Backfiring on Trump Tariffs: China Authorities Planning Yuan Devaluation
- 13-Dec-2024 2:40 PM
- Journalist: Joseph Dennie
A senior trade adviser to President-elect Donald Trump has warned against any attempt by China to manipulate its currency, amid reports that Chinese authorities are considering allowing the yuan to weaken in response to potential U.S. trade policies. Peter Navarro, poised to serve as Trump's senior counselor for trade and manufacturing, emphasized that the administration would not interfere with the Treasury Department's regular reviews of foreign currency practices, according to the several media reports.
China’s currency policy has been a contentious issue in U.S.-China trade relations. In 2019, the Trump administration labeled China a currency manipulator for the first time since 1994. Although the designation was largely symbolic and later revoked, it signaled a willingness to take aggressive trade actions. This step came after a period when the Chinese government allowed the yuan’s value to decline against the dollar, heightening tensions between the two nations.

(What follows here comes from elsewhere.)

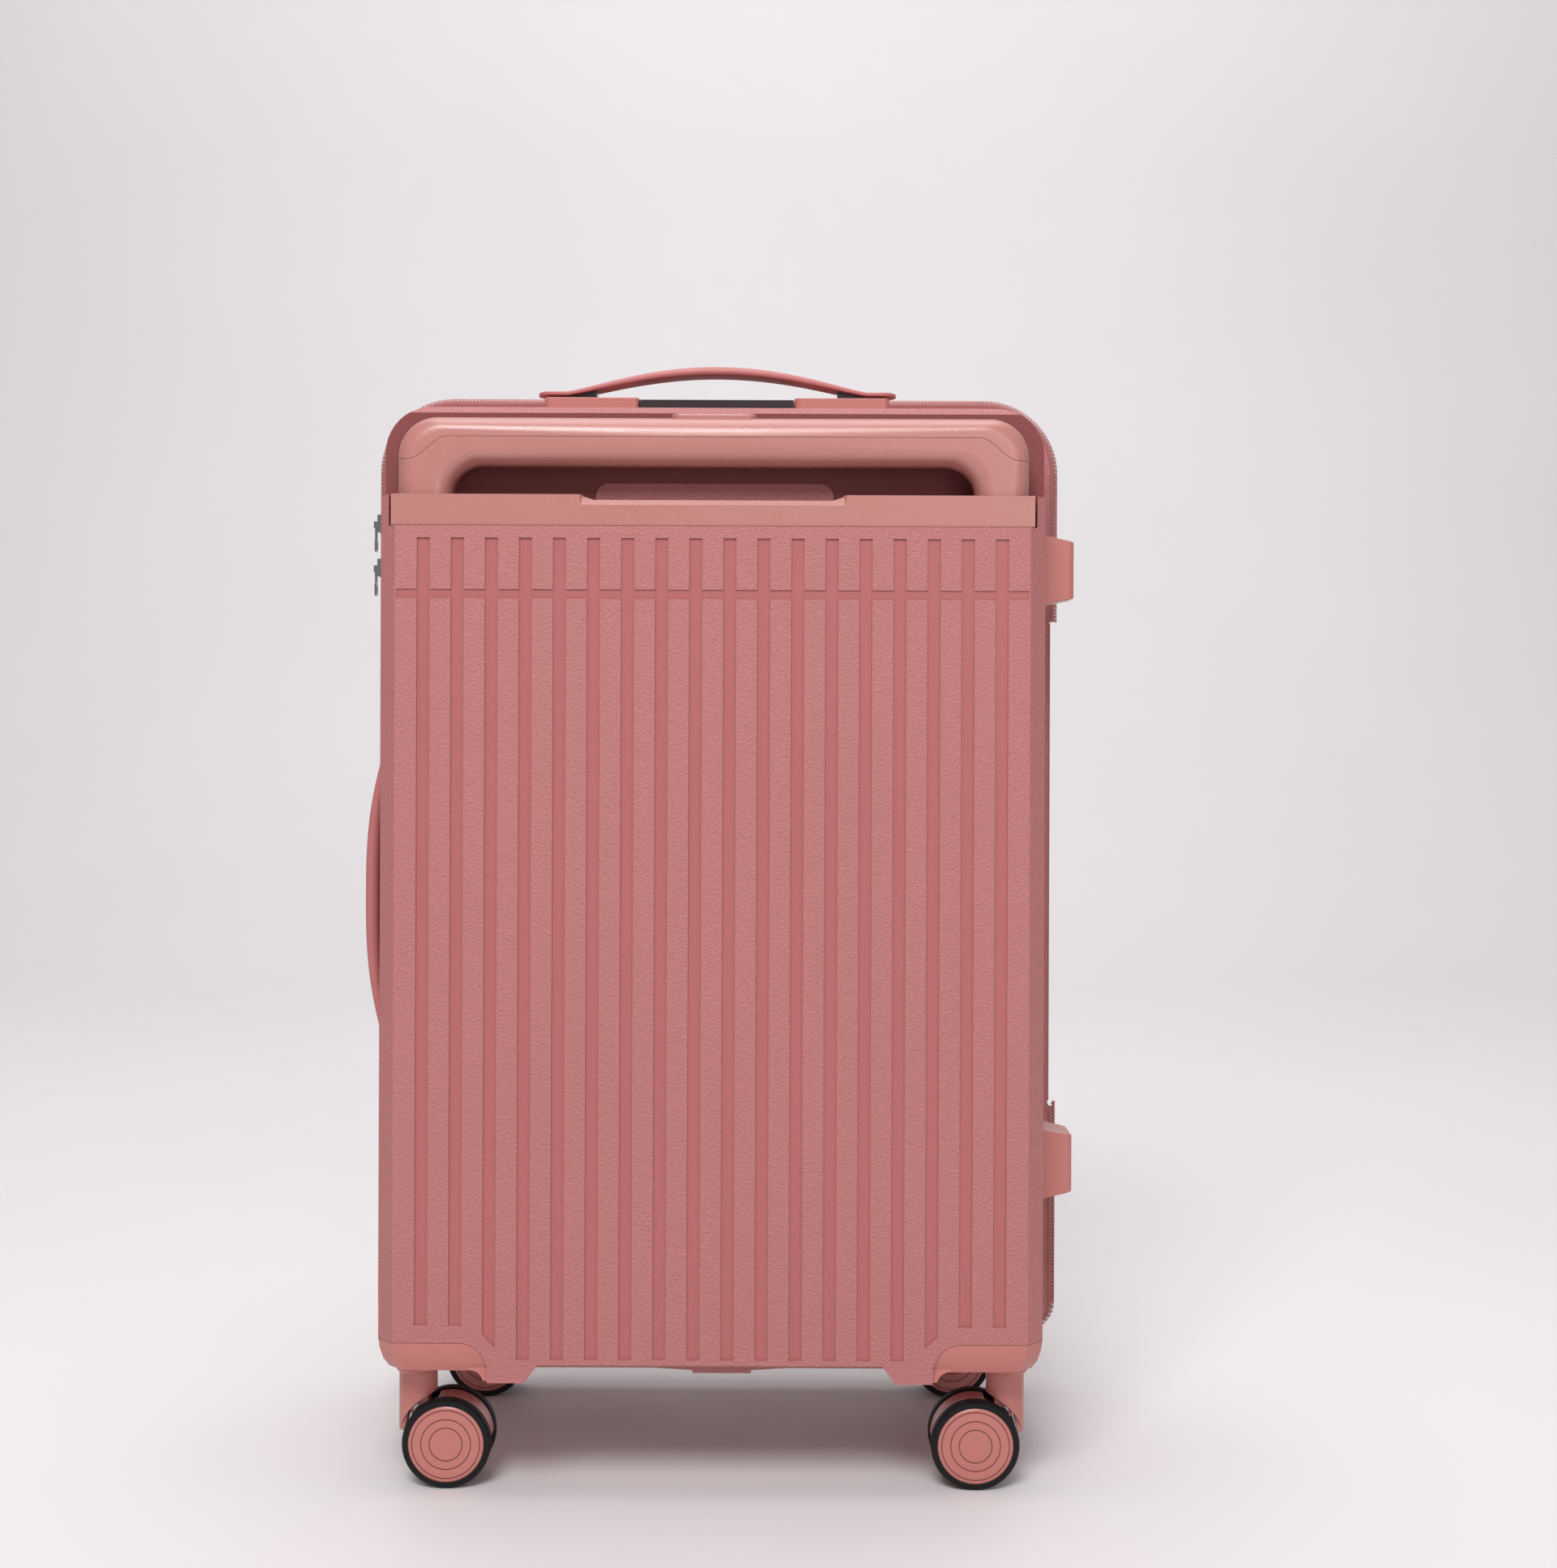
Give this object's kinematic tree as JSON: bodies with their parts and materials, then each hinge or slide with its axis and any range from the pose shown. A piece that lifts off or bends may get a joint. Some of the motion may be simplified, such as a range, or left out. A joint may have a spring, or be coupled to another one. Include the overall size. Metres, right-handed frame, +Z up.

Media reports suggest that China is now considering a similar strategy, allowing the yuan to weaken in 2025 as a countermeasure to anticipated U.S. trade tariffs under Trump’s renewed leadership. The move reflects China’s efforts to stimulate its economy in the face of potentially heightened trade pressures. Trump has previously proposed imposing a 10% universal import tariff and a 60% tariff on Chinese goods entering the United States, signaling a hardline stance on trade with the world’s second-largest economy.
While the Treasury’s biannual review remains the formal mechanism for evaluating currency practices, Trump could bypass the process and implement punitive measures if China devalues its currency. Such actions could escalate trade tensions, with broader implications for global markets.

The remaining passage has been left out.